Nambucca Post Office opened on 1 August 1868 and was renamed Macksville in 1889. The first Nambucca River road bridge that carried the Pacific Highway, opened on 12 December 1931 replacing a ferry service.

Australian Test cricketer Phillip Hughes, who was born and raised in Macksville, was struck on the neck by a cricket ball in a Sheffield Shield match in November 2014, and died several days later. The funeral, held at Macksville High School, brought global attention to the quiet country town. In December 2017, the Pacific Highway bridge bypassing the town, over the Nambucca River, was named in his honour.

==Heritage listings==
Macksville has a number of heritage-listed sites, including:
- North Coast railway: Macksville railway station
- River Street: Macksville Post Office

==Industry==
Express Coach Builders, formerly Nambucca River Engineering, has been bodying buses in Macksville since 1971.

==Media==
Radio stations accessible in Macksville include Triple M (2CS-FM 106.3 and 2MC-FM 106.7), hit (105.5 & 105.1) and Triple J (91.5 & 96.3). There is also a Nambucca Valley community radio station (2NVR 105.9FM) which focuses on the Macksville, Bowraville, Nambucca Heads and surrounding communities. Local papers include the Midcoast Observer, Hibiscus Happynings and Guardian News. There are no local television stations but all major free-to-air networks broadcast to the town.

==Sport and recreation==
Macksville has a strong sporting history. Each November it holds NSW's oldest professional foot race, the 120m Macksville Gift. In 2023 the Men's Gift winner was Leonard King and the Women's Gift winner was Emma Lee.

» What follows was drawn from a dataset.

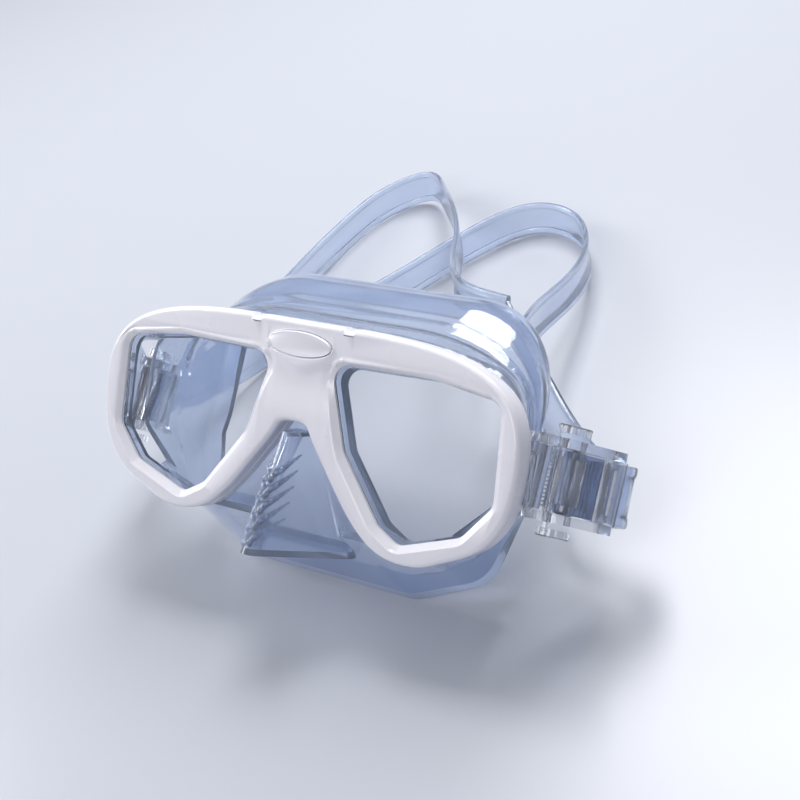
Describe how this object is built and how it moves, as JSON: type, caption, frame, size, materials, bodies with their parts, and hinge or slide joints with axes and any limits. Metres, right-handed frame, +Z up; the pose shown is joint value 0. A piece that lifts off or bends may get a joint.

Macksville is known for its passion for rugby league and has been the home of Group 2 Rugby League club Macksville Sea Eagles since 1912. Between 2002 and 2007 Macksville won five Group 2 titles.

==Notable people==

- Daniel Fitzhenry, rugby league player for Wests Tigers
- Matt Gillett, rugby league player for Brisbane Broncos and Australia
- Phillip Hughes, Test cricketer
- Greg Inglis, rugby league player for South Sydney Rabbitohs and Australia, spent part of his childhood in Macksville
- Albert Kelly, rugby league player for Brisbane Broncos
- Frank Partridge , decorated World War II soldier and regular on radio quiz show Pick a Box
- David Pereira, cellist
- Aden Ridgeway, former NSW Senator
- Noel Rowe, poet
- Ryan Stig, rugby league player for Newcastle Knights

==Schools==
- Macksville Public School
- St Patrick's Primary School

- Macksville High School
- Macksville Adventist School

==Culture, events and festivals==
Macksville holds an annual show. The Macksville Show is held on the last weekend in April. The showground also hosts a range of other events throughout the year including cattle sales, the "Rusty Iron Rally" and "Pro-Ag". Since 2013 Macksville has held a river festival that includes fireworks, music, magical floating lanterns and show rides. It is organised by both Macksville and Nambucca Rotary Clubs. A new riverside stage was constructed for the 2015 event. In 2016 the event was discontinued due to being financially unviable.

==Transportation==
Macksville is halfway between Sydney and Brisbane on the Pacific Highway. The town was bypassed in late 2017. The new bridge across the Nambucca River built as part of the Macksville bypass is officially named The Phillip Hughes Bridge, named after the late cricketer originally from the town. Macksville railway station is on North Coast railway line.